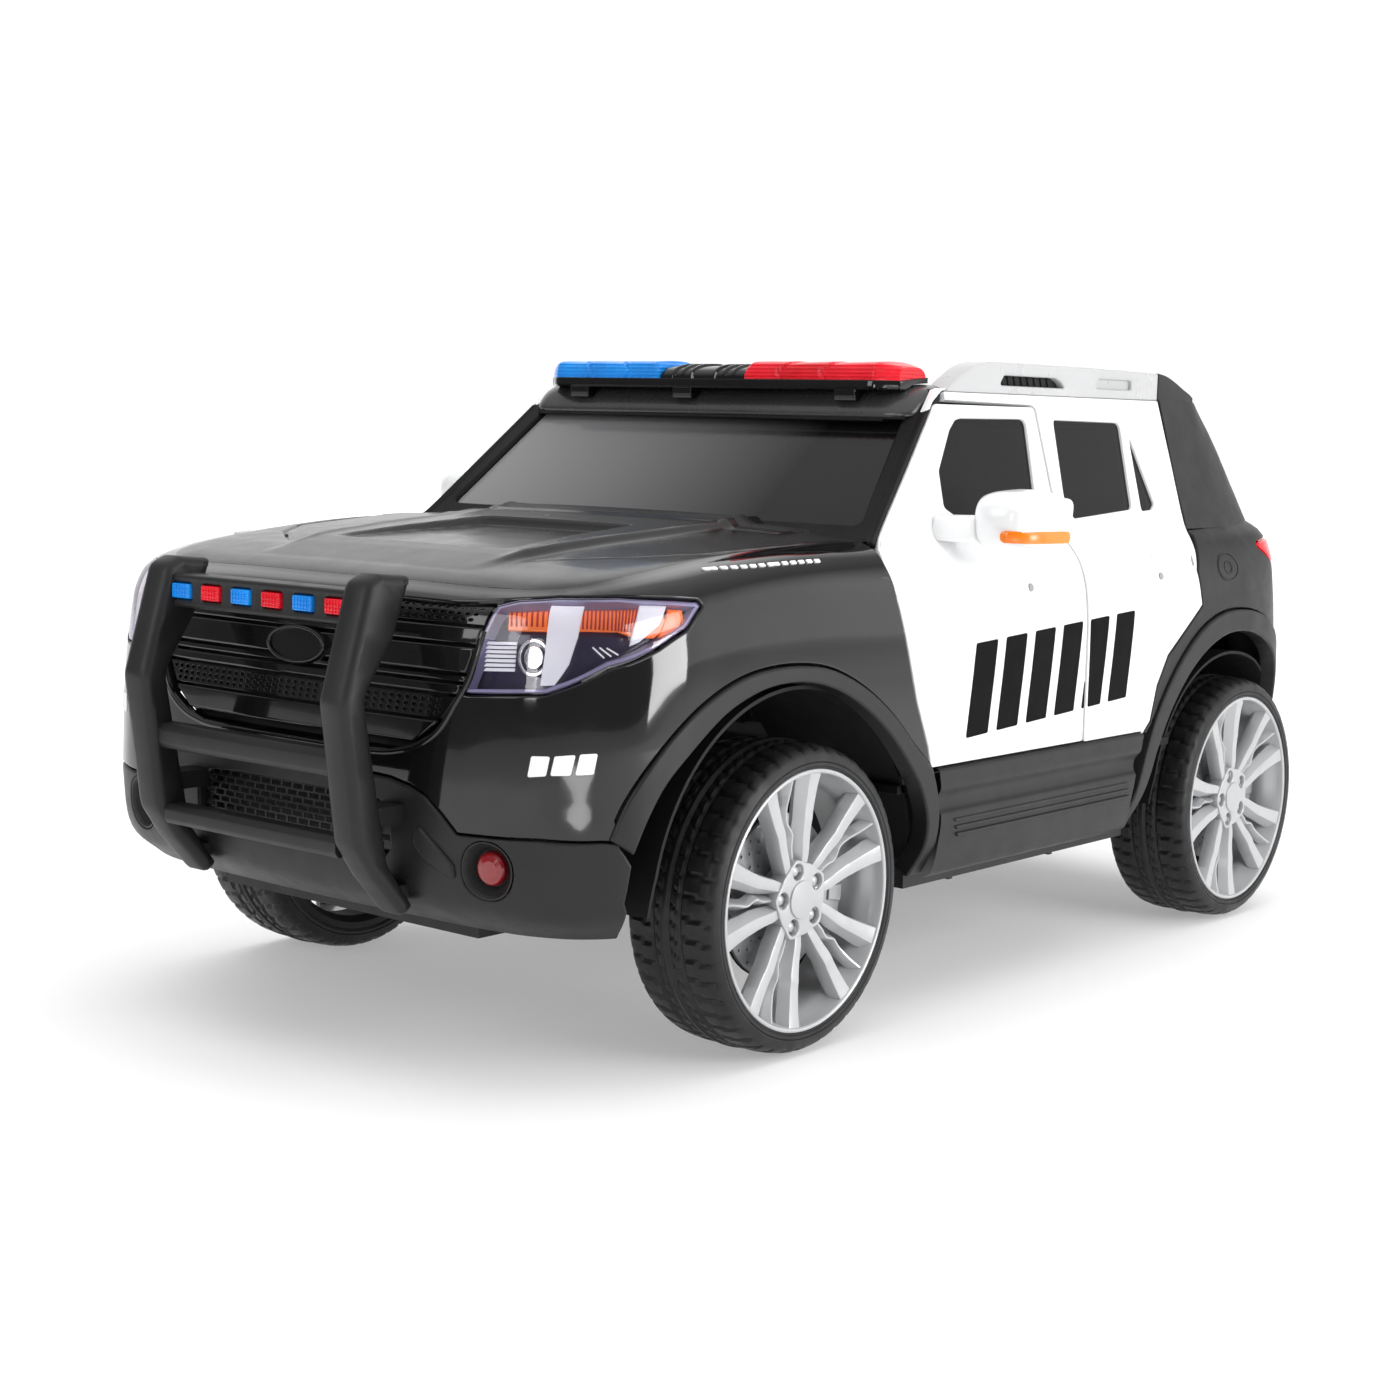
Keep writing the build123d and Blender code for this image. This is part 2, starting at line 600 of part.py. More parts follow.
# ---------------------------------------------------------------- running gear
with BuildPart() as front_beam:
    add(block(276, 306, -186, 186, 128.3, 150))
    for y in (-KINGPIN_Y, KINGPIN_Y):
        with Locations((FRONT_AXLE_X, y, 156)):
            Cylinder(radius=12, height=40)
    for y in (-KINGPIN_Y, KINGPIN_Y):
        with Locations((FRONT_AXLE_X, y, 156)):
            Cylinder(radius=AXLE_R + FIT, height=60, mode=Mode.SUBTRACT)
tidy(front_beam, "front_axle_beam")

with BuildPart() as left_knuckle:
    with Locations((FRONT_AXLE_X, KINGPIN_Y, (120 + 194) / 2)):
        Cylinder(radius=AXLE_R, height=74)
    # stub axle through the wheel
    with Locations(Location((FRONT_AXLE_X, (KINGPIN_Y - 4 + 292) / 2, AXLE_Z), (90, 0, 0))):
        Cylinder(radius=AXLE_R - 0.01, height=292 - KINGPIN_Y + 4)
    # collar that keeps the wheel off the kingpin
    with Locations(Location((FRONT_AXLE_X, 208, AXLE_Z), (90, 0, 0))):
        Cylinder(radius=11, height=6)
    # steering arm, flat bar to the rear with a pin up through the tie rod
    add(block(FRONT_AXLE_X - ARM_L - 8, FRONT_AXLE_X + 8, KINGPIN_Y - 8, KINGPIN_Y + 8, 180, 184.5))
    with Locations((FRONT_AXLE_X - ARM_L, KINGPIN_Y, 189)):
        Cylinder(radius=3, height=14)
write(keep(left_knuckle.part), "left_knuckle")
with BuildPart() as right_knuckle:
    add(mirror(left_knuckle.part, about=Plane.XZ, mode=Mode.PRIVATE))
write(keep(right_knuckle.part), "right_knuckle")

with BuildPart() as tie_rod:
    add(block(FRONT_AXLE_X - ARM_L - 7, FRONT_AXLE_X - ARM_L + 7, -KINGPIN_Y - 9, KINGPIN_Y + 9, 185, 190))
    for y in (KINGPIN_Y, -KINGPIN_Y):
        with Locations((FRONT_AXLE_X - ARM_L, y, 187.5)):
            Cylinder(radius=3 + (FIT if y > 0 else 0.4), height=12, mode=Mode.SUBTRACT)
write(keep(tie_rod.part), "tie_rod")

with BuildPart() as rear_axle:
    with Locations(Location((REAR_AXLE_X, 0, AXLE_Z), (90, 0, 0))):
        Cylinder(radius=AXLE_R, height=584)
tidy(rear_axle, "rear_axle")

with BuildPart() as gearboxes:
    for s in (1, -1):
        with BuildPart(mode=Mode.PRIVATE) as box_:
            with Locations(Location((REAR_AXLE_X, s * 180, AXLE_Z), (90, 0, 0))):
                Cylinder(radius=16.5, height=26)
            add(block(REAR_AXLE_X + 10, REAR_AXLE_X + 90, s * 180 - 13, s * 180 + 13, 109, 150))
            with Locations(Location((REAR_AXLE_X + 62, s * 140, 129), (90, 0, 0))):
                Cylinder(radius=18, height=56)
            with Locations(Location((REAR_AXLE_X, s * 180, AXLE_Z), (90, 0, 0))):
                Cylinder(radius=AXLE_R + 0.4, height=60, mode=Mode.SUBTRACT)
        add(box_.part)
tidy(gearboxes, "motor_gearboxes")

# wheels: name, axle x, side
WHEELS = [
    ("front_left", FRONT_AXLE_X, 1), ("front_right", FRONT_AXLE_X, -1),
    ("rear_left", REAR_AXLE_X, 1), ("rear_right", REAR_AXLE_X, -1),
]
# tyre section (distance from the wheel's middle plane, radius)
TYRE_SECTION = [(-44, 105.2), (-44, 113), (-40, 120), (-30, 125), (30, 125), (40, 120), (44, 113), (44, 105.2)]
# rim section: barrel with a face set just inside the outer edge
BARREL = [(-43, 105), (-43, 99), (-36, 93), (30, 93), (38, 99), (43, 99), (43, 105)]
for name, x, s in WHEELS:
    axis = Axis((x, 0, AXLE_Z), (0, 1, 0))
    with BuildPart() as tyre:
        with BuildSketch(Plane.YZ.offset(x)):
            with BuildLine():
                Polyline(*[(s * (WHEEL_Y + a), AXLE_Z + r) for a, r in TYRE_SECTION], close=True)
            make_face()
        revolve(axis=axis)
    tidy(tyre, name + "_tyre")
    with BuildPart() as rim:
        with BuildSketch(Plane.YZ.offset(x)):
            with BuildLine():
                Polyline(*[(s * (WHEEL_Y + a), AXLE_Z + r) for a, r in BARREL], close=True)
            make_face()
        revolve(axis=axis)
        # ten spokes and the hub, on the wheel's outer side
        with BuildSketch(Plane(origin=(x, s * (WHEEL_Y + 26), AXLE_Z), x_dir=(1, 0, 0), z_dir=(0, s, 0))):
            Circle(28)
            with PolarLocations(0, 10):
                with Locations((62, 0)):
                    Rectangle(72, 13)
        extrude(amount=12)
        with Locations(Location((x, s * (WHEEL_Y - 6), AXLE_Z), (90, 0, 0))):
            Cylinder(radius=14, height=72)
        # brake disc cast behind the spokes
        with Locations(Location((x, s * (WHEEL_Y + 8), AXLE_Z), (90, 0, 0))):
            Cylinder(radius=66, height=4)
        with Locations(Location((x, s * WHEEL_Y, AXLE_Z), (90, 0, 0))):
            Cylinder(radius=AXLE_R + FIT, height=120, mode=Mode.SUBTRACT)
    write(keep(rim.part), name + "_rim")

# ---------------------------------------------------------------- cabin
DASH = [(166, 398), (150, 400), (118, 395), (100, 372), (104, 338), (122, 326), (178, 326), (178, 398)]
with BuildPart() as dashboard:
    add(prism_side(DASH, -252, 252))
    # instrument hood over the middle
    add(prism_side([(118, 390), (104, 386), (98, 372), (104, 366), (124, 372)], -62, 62))
write(keep(dashboard.part), "dashboard")

dx, dz = WHEEL_HUB[0] - SHAFT_END[0], WHEEL_HUB[2] - SHAFT_END[2]
SHAFT_L = hypot(dx, dz)
COLUMN = Plane(origin=WHEEL_HUB, x_dir=(0, 1, 0), z_dir=(dx / SHAFT_L, 0, dz / SHAFT_L))
with BuildPart() as column:
    with BuildSketch(COLUMN.offset(-96)):
        Circle(15)
    extrude(amount=56)
    add(block(84, 116, -9, 9, 296, 326.0))
    with BuildSketch(COLUMN.offset(-120)):
        Circle(6 + FIT)
    extrude(amount=110, mode=Mode.SUBTRACT)
    add(block(60, 110, -20, 20, 326, 420), mode=Mode.SUBTRACT)
write(keep(column.part), "steering_column")

with BuildPart() as steering_wheel:
    with BuildSketch(COLUMN.offset(-SHAFT_L)):
        Circle(6)
    extrude(amount=SHAFT_L)
    with BuildSketch(COLUMN.offset(-12)):
        Circle(30)
    extrude(amount=22)
    with BuildSketch(COLUMN.offset(-6)):
        for a in (0, 180, 90):
            with Locations(Location((48 * cos(radians(a)), 48 * sin(radians(a)), 0), (0, 0, a))):
                Rectangle(64, 20)
    extrude(amount=8)
    with BuildSketch(Plane(origin=WHEEL_HUB, x_dir=(0, 1, 0), z_dir=(dz / SHAFT_L, 0, -dx / SHAFT_L))):
        with Locations((80, 0)):
            Circle(8)
    revolve(axis=Axis(WHEEL_HUB, (dx, 0, dz)))
write(keep(steering_wheel.part), "steering_wheel")

SEAT_SIDE = [(-116, 108), (-124, 218), (-140, 224), (-278, 214), (-296, 232), (-330, 386), (-341, 392), (-352, 386),
             (-347, 340), (-336, 200), (-336, 108)]
SEAT_HOLLOW = [(-124, 100), (-130, 212), (-142, 217), (-282, 206), (-292, 222), (-300, 250), (-324, 250), (-322, 100)]
with BuildPart() as seat:
    add(prism_side(SEAT_SIDE, -150, 150))
    add(prism_side(SEAT_HOLLOW, -143, 143), mode=Mode.SUBTRACT)
write(keep(seat.part), "seat")

with BuildPart() as battery:
    add(block(-300, -235, -75.5, 75.5, 108, 202))
tidy(battery, "battery")

with BuildPart() as deck:
    add(prism_plan(both_sides([(-300, 153), (-300, 282), (-500, 282), (-560, 262), (-592, 226), (-606, 120)]), 300, 304))
    add(block(-352.5, -290, -153, 153, 290, 310), mode=Mode.SUBTRACT)
    add(block(-358, -354, -153, 153, 108, 300))
    for y0, y1 in ((153, 282), (-282, -153)):
        add(block(-300, -296, y0, y1, 200, 304))
        add(block(-300, -256, y0, y1, 200, 204))
    add(body_inner, mode=Mode.INTERSECT)
write(keep(deck.part), "load_deck")

with BuildPart() as pedal:
    with BuildSketch(Plane.XZ.offset(-0)):
        with BuildLine():
            Polyline((150, 108), (158, 108), (140, 160), (134, 157), close=True)
        make_face()
    extrude(amount=46)
tidy(pedal, "accelerator_pedal")
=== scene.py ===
import json
import math
import random

import bpy
import bmesh
import numpy as np
from mathutils import Matrix, Vector
from mathutils.geometry import delaunay_2d_cdt


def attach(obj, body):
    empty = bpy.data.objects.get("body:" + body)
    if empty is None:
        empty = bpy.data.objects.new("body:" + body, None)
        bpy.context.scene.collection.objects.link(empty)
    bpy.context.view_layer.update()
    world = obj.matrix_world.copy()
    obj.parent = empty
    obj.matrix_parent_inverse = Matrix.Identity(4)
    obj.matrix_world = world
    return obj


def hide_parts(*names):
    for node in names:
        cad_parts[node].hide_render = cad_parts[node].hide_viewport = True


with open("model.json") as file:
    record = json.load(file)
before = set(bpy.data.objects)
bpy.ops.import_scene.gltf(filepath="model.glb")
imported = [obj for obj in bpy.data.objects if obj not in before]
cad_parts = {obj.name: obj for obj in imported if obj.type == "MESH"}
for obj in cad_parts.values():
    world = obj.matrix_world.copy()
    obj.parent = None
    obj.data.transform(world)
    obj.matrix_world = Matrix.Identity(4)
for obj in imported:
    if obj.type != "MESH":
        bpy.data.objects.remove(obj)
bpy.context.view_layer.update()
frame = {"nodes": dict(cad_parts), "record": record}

random.seed(7)
MM = 0.001
NODES = frame["nodes"]


# ------------------------------------------------------------------ small maths
def unit(v):
    v = np.asarray(v, float)
    return v / (np.linalg.norm(v, axis=-1, keepdims=True) + 1e-12)


def cubic(x, y, xq):
    """Smooth curve through rows y at x."""
    x = np.asarray(x, float); y = np.asarray(y, float); xq = np.asarray(xq, float)
    h = np.diff(x); sh = (-1,) + (1,) * (y.ndim - 1)
    d = np.diff(y, axis=0) / h.reshape(sh)
    m = np.zeros_like(y)
    m[1:-1] = (d[:-1] * h[1:].reshape(sh) + d[1:] * h[:-1].reshape(sh)) / (h[1:] + h[:-1]).reshape(sh)
    m[0] = d[0]; m[-1] = d[-1]
    i = np.clip(np.searchsorted(x, xq, side="right") - 1, 0, len(h) - 1)
    t = ((xq - x[i]) / h[i]).reshape(sh); hh = h[i].reshape(sh)
    return ((2 * t**3 - 3 * t**2 + 1) * y[i] + (t**3 - 2 * t**2 + t) * hh * m[i]
            + (-2 * t**3 + 3 * t**2) * y[i + 1] + (t**3 - t**2) * hh * m[i + 1])


class Loft:
    """Surface through a net of points in mm: rows of sections, each with the same number of points.
    Flat coordinates (s, t) are roughly millimetres along the rows and up the sections."""

    def __init__(self, net, nu=400, nv=120, side=(0, 1, 0)):
        net = np.array(net, float)
        self.nu, self.nv = nu, nv
        mid = net[:, net.shape[1] // 2]
        a = np.r_[0, np.cumsum(np.linalg.norm(np.diff(mid, axis=0), axis=1))]
        b = np.r_[0, np.cumsum(np.linalg.norm(np.diff(net, axis=1), axis=2).mean(0))]
        self.size = np.array([a[-1], b[-1]])
        a = a / a[-1]; b = b / b[-1]
        g = cubic(a, net, np.linspace(0, 1, nu))
        g = cubic(b, np.swapaxes(g, 0, 1), np.linspace(0, 1, nv))
        self.G = np.swapaxes(g, 0, 1)
        n = unit(np.cross(np.gradient(self.G, axis=0), np.gradient(self.G, axis=1)))
        if (n[nu // 2, nv // 2] @ np.asarray(side, float)) < 0:
            n = -n
        self.N = n

    def _mix(self, A, st):
        uv = np.asarray(st, float).reshape(-1, 2) / self.size
        x = np.clip(uv[:, 0], 0, 1) * (self.nu - 1); y = np.clip(uv[:, 1], 0, 1) * (self.nv - 1)
        i = np.minimum(x.astype(int), self.nu - 2); j = np.minimum(y.astype(int), self.nv - 2)
        fx = (x - i)[:, None]; fy = (y - j)[:, None]
        return (A[i, j] * (1 - fx) * (1 - fy) + A[i + 1, j] * fx * (1 - fy)
                + A[i, j + 1] * (1 - fx) * fy + A[i + 1, j + 1] * fx * fy)

    def at(self, st):
        return self._mix(self.G, st)

    def normal(self, st):
        return unit(self._mix(self.N, st))

    def near(self, points, dims=(0, 1, 2), xmin=None):
        """Flat coordinates of the surface places closest to the points, in the given axes."""
        out = []
        dims = list(dims)
        sub = self.G[:, :, dims].reshape(-1, len(dims))
        if xmin is not None:
            sub = np.where((self.G[:, :, 0] > xmin).reshape(-1, 1), sub, 1e6)
        for p in np.asarray(points, float).reshape(-1, len(dims)):
            k = int(np.argmin(((sub - p) ** 2).sum(1)))
            st = np.array([(k // self.nv) / (self.nu - 1), (k % self.nv) / (self.nv - 1)]) * self.size
            for _ in range(6):
                e = 0.6
                q = self.at([st])[0][dims]
                ps = (self.at([st + [e, 0]])[0][dims] - self.at([st - [e, 0]])[0][dims]) / (2 * e)
                pt = (self.at([st + [0, e]])[0][dims] - self.at([st - [0, e]])[0][dims]) / (2 * e)
                A = np.array([ps, pt]).T
                step = np.linalg.lstsq(A, p - q, rcond=None)[0]
                st = np.clip(st + np.clip(step, -4, 4), 0, self.size)
            out.append(st)
        return np.array(out)

    def side(self, points):
        return self.near(points, (0, 2))

    def front(self, points):
        return self.near(points, (1, 2))

    def top(self, points):
        return self.near(points, (0, 1))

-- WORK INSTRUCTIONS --
Locate the string "names" in the listing above and copy every line where it occurs.

-- THE REPLY --
def hide_parts(*names):
    for node in names:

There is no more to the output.